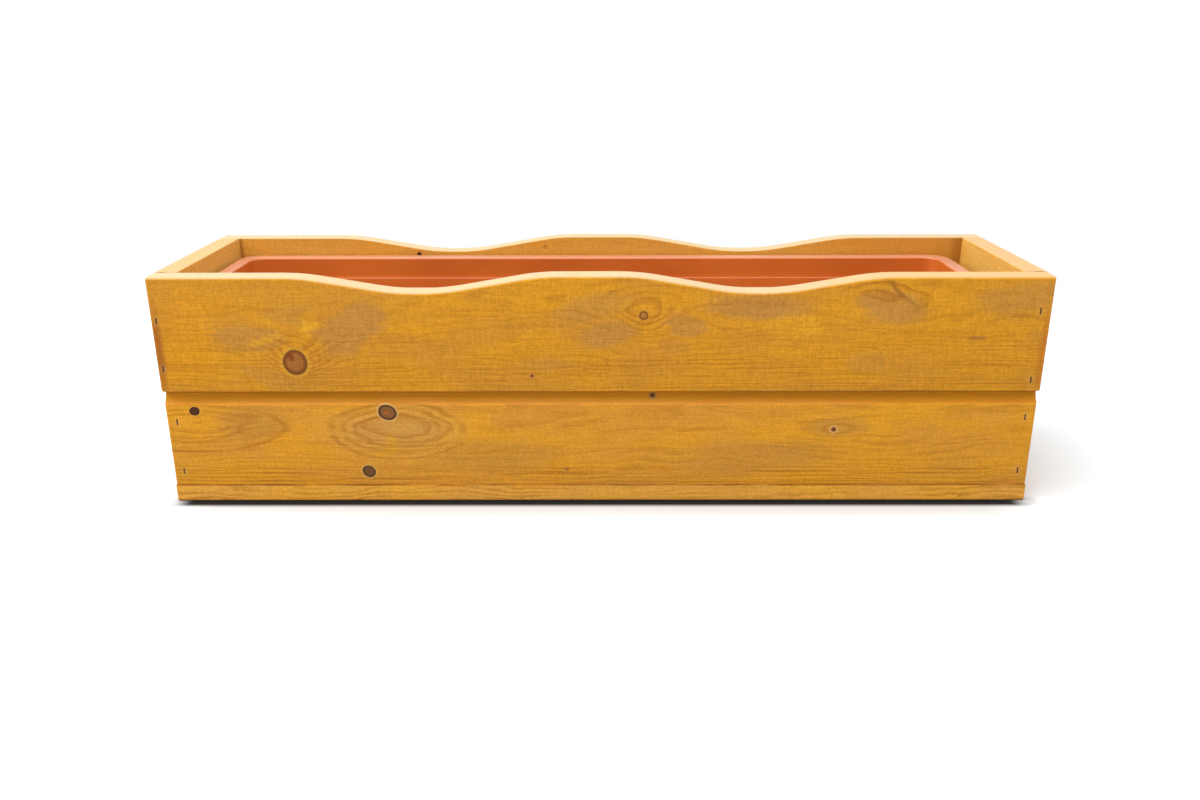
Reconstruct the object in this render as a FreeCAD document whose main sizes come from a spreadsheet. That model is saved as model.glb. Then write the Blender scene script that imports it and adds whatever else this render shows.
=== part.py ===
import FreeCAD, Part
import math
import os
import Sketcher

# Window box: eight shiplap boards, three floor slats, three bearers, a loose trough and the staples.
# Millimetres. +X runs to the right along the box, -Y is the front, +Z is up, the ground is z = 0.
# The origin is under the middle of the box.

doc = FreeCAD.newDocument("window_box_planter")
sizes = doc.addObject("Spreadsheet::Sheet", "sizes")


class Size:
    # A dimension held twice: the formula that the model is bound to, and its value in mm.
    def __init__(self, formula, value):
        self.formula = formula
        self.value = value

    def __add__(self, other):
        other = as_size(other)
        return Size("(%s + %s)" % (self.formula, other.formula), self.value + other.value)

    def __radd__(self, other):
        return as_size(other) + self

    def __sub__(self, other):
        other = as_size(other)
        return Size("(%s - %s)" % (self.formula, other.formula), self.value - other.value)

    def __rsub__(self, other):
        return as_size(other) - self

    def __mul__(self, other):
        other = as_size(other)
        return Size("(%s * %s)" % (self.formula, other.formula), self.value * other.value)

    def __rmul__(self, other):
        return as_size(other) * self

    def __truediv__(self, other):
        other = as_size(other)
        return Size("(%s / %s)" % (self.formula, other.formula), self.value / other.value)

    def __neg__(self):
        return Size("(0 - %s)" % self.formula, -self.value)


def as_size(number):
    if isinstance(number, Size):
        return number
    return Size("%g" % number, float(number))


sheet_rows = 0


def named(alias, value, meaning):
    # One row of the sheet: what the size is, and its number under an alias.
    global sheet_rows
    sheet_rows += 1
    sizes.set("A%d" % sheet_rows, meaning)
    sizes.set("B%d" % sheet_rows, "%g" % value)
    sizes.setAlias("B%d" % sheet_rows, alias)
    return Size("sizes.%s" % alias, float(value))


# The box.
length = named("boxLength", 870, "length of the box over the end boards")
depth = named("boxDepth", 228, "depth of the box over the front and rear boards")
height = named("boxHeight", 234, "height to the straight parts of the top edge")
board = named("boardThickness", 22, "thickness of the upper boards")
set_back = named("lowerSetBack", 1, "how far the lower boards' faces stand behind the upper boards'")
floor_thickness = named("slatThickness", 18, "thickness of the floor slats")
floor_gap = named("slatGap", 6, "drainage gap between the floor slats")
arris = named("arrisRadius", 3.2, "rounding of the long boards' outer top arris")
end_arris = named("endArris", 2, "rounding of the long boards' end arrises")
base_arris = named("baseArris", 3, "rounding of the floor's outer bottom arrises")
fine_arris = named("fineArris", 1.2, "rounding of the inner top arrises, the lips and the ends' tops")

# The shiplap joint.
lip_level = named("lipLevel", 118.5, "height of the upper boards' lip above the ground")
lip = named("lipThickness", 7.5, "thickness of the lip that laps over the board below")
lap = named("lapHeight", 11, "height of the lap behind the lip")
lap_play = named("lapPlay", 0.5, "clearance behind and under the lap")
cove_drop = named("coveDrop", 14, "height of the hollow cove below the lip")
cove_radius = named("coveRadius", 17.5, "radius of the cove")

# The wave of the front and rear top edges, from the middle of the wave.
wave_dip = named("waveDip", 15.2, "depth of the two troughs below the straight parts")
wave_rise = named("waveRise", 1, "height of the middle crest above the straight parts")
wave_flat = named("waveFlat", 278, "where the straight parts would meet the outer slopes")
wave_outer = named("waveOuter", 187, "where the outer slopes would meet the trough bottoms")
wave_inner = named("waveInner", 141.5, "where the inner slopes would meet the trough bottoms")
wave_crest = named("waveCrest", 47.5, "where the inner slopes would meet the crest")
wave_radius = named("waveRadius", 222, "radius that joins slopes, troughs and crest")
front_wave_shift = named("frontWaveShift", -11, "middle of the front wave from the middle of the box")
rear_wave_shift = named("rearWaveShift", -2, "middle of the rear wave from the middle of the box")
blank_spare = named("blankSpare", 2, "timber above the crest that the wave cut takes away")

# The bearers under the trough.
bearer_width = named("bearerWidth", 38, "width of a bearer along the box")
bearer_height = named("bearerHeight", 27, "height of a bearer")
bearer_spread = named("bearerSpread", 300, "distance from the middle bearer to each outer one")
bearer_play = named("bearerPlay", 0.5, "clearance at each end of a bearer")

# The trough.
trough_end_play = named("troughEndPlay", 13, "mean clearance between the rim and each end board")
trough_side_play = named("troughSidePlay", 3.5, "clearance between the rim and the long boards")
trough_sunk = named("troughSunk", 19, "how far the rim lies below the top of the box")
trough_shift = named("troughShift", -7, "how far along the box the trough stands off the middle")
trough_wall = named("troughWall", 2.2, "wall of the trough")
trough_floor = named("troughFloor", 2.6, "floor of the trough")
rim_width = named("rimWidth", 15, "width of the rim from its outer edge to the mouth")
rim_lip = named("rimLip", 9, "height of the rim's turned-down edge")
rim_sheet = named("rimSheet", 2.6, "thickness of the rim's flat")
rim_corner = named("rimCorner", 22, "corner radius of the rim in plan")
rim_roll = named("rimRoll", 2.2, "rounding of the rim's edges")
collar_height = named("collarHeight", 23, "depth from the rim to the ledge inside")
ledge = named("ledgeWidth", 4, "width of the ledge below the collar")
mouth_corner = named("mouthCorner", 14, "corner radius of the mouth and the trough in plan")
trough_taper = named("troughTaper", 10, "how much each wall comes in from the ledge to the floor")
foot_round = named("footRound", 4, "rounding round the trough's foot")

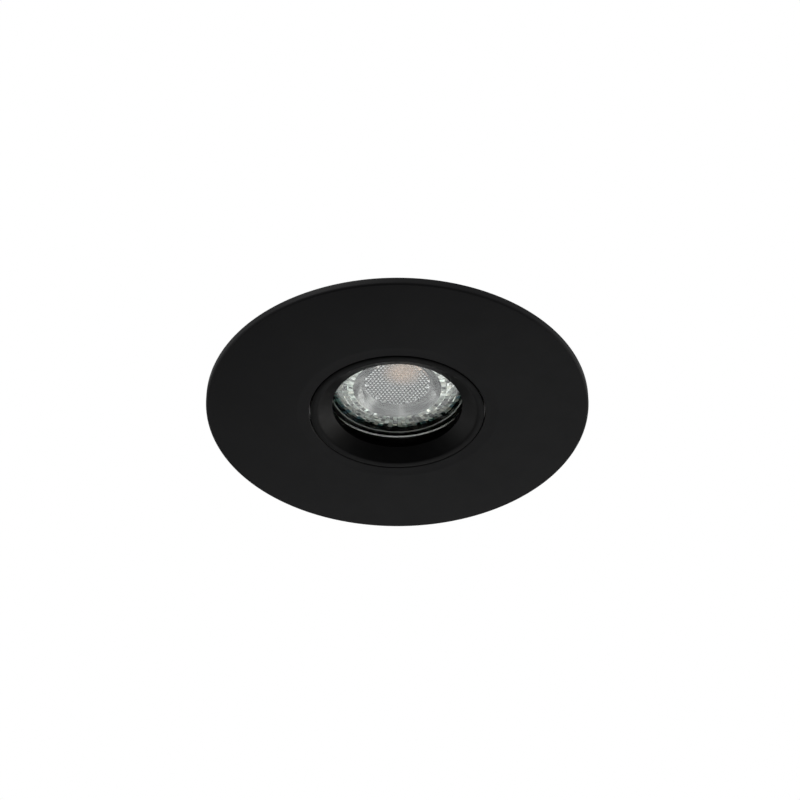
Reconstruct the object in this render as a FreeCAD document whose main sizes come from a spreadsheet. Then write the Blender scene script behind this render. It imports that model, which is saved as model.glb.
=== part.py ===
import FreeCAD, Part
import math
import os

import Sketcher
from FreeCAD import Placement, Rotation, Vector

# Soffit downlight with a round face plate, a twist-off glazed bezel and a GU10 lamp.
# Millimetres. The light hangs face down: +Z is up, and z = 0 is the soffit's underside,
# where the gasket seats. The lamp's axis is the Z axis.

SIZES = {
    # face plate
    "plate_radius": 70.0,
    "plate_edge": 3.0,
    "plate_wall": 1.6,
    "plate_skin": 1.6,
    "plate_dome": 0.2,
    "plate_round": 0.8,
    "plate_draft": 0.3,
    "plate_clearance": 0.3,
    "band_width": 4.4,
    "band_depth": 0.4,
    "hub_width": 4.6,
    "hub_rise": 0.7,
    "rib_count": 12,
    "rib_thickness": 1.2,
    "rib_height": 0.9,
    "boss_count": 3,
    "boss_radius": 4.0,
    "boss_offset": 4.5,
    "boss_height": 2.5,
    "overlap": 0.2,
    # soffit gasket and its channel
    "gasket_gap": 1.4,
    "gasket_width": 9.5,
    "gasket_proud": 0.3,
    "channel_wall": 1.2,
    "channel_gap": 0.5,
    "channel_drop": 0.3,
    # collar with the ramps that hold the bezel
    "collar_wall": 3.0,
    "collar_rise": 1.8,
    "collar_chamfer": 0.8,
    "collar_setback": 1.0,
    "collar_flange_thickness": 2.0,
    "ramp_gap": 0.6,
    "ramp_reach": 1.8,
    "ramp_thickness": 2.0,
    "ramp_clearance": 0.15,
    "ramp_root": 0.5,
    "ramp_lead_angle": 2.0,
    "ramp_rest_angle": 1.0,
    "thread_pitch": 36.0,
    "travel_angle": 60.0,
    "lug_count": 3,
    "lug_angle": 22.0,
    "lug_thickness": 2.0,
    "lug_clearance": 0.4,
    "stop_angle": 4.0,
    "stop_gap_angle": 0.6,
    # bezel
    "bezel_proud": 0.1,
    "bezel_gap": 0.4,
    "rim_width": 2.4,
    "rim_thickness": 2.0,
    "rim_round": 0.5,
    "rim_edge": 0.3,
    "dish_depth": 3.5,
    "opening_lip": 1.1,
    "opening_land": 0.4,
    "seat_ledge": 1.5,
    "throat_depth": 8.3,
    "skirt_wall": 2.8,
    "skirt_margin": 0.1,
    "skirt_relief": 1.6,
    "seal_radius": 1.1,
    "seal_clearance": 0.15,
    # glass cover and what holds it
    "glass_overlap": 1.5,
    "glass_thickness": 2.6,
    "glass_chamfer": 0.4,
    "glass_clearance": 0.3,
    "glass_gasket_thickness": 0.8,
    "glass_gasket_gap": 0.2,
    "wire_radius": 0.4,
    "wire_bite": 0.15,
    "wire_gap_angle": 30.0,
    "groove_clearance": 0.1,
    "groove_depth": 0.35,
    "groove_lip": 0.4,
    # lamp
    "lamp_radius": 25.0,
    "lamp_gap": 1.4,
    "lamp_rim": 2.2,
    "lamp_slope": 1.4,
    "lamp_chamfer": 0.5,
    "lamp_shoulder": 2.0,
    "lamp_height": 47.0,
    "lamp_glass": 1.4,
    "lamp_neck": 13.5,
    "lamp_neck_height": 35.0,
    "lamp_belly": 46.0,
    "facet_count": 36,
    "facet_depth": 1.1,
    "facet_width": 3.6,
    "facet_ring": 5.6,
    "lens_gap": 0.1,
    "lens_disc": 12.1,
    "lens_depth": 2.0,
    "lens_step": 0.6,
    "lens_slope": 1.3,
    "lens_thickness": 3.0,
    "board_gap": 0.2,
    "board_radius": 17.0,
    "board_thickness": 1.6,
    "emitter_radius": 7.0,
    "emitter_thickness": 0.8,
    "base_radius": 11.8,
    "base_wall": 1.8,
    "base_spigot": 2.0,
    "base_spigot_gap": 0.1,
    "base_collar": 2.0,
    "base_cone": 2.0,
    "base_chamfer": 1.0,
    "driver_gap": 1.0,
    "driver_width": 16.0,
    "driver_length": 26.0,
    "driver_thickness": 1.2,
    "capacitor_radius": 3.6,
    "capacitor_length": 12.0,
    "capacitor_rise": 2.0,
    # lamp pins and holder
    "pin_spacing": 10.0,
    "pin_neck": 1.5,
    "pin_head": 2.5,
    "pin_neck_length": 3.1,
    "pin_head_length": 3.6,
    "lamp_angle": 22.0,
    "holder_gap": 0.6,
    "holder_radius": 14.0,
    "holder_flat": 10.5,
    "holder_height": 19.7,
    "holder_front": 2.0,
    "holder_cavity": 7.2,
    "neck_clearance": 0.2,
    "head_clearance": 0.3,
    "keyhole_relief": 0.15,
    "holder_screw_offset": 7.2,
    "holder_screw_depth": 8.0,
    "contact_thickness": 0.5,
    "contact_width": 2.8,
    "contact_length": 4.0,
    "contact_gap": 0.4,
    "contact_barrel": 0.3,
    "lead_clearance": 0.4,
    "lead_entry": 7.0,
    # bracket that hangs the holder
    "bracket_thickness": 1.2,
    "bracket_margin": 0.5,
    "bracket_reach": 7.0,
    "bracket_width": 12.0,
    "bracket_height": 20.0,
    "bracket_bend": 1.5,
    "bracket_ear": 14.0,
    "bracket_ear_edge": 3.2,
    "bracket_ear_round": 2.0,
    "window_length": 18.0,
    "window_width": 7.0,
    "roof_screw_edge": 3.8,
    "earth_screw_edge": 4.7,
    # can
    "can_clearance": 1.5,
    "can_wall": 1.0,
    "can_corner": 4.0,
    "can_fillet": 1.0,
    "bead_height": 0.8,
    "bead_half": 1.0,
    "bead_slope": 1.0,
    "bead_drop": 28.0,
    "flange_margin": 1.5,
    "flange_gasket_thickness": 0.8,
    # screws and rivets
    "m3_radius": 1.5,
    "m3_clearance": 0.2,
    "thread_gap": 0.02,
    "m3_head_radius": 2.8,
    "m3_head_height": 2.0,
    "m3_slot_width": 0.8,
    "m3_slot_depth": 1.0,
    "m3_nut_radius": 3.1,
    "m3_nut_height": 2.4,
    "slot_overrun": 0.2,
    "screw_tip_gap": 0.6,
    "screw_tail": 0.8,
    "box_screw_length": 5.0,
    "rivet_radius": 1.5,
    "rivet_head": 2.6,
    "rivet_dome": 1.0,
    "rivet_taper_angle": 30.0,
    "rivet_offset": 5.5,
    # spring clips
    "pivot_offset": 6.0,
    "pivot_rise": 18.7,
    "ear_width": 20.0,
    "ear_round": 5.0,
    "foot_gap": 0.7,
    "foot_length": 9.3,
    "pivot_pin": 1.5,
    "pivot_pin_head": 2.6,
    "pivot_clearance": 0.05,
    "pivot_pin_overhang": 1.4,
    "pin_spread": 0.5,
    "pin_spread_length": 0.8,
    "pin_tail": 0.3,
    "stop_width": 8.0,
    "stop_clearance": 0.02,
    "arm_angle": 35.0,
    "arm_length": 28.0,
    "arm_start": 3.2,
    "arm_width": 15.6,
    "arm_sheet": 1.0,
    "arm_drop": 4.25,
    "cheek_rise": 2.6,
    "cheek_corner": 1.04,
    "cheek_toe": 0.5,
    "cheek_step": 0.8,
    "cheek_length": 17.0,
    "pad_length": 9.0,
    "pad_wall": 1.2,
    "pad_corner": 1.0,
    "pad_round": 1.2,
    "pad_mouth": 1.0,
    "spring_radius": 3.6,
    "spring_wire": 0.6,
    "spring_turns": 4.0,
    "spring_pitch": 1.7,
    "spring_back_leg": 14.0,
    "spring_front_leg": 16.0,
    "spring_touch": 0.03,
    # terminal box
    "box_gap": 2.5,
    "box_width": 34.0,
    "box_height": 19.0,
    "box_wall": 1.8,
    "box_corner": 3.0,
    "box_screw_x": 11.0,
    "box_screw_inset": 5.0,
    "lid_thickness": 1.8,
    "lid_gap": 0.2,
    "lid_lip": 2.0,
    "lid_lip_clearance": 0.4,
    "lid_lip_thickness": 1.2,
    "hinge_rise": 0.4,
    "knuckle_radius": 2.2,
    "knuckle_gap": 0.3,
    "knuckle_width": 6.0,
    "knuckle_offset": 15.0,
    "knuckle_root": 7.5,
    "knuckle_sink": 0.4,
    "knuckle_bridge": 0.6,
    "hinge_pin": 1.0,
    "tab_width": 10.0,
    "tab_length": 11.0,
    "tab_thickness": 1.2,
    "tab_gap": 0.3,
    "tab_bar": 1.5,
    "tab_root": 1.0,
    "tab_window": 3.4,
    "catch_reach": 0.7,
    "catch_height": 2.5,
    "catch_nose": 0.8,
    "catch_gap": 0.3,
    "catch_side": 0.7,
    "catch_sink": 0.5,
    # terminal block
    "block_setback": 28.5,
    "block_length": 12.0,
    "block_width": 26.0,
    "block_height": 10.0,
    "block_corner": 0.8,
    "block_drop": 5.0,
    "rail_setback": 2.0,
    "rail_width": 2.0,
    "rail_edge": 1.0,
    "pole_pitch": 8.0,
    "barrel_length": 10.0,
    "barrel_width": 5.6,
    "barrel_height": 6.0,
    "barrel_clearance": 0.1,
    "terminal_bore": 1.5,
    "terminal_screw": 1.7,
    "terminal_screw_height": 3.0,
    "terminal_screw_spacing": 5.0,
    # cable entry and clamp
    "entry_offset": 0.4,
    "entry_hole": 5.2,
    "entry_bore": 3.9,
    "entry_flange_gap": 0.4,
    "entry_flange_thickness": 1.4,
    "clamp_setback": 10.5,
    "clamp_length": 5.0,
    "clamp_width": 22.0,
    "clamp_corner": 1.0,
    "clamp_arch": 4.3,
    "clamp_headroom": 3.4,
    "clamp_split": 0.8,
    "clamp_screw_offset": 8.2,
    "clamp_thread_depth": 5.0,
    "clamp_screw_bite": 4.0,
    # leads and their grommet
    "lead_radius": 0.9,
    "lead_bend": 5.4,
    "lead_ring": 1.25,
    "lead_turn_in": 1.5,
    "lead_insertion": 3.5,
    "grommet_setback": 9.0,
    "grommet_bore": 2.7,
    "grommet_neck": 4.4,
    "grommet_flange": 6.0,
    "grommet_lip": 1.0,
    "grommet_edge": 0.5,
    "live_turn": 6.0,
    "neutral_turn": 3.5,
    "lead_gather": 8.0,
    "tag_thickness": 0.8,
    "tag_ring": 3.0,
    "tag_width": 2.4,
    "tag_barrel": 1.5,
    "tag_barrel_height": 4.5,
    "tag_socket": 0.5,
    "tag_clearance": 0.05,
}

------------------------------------

# EXERCISE INSTRUCTIONS
Give again, word for word, the lines starting at the line that has "which is saved as model.glb." and ending at the line that has "# where the", with both of those lines included and nothing else.

# EXERCISE RESPONSE
Reconstruct the object in this render as a FreeCAD document whose main sizes come from a spreadsheet. Then write the Blender scene script behind this render. It imports that model, which is saved as model.glb.
=== part.py ===
import FreeCAD, Part
import math
import os

import Sketcher
from FreeCAD import Placement, Rotation, Vector

# Soffit downlight with a round face plate, a twist-off glazed bezel and a GU10 lamp.
# Millimetres. The light hangs face down: +Z is up, and z = 0 is the soffit's underside,
# where the gasket seats. The lamp's axis is the Z axis.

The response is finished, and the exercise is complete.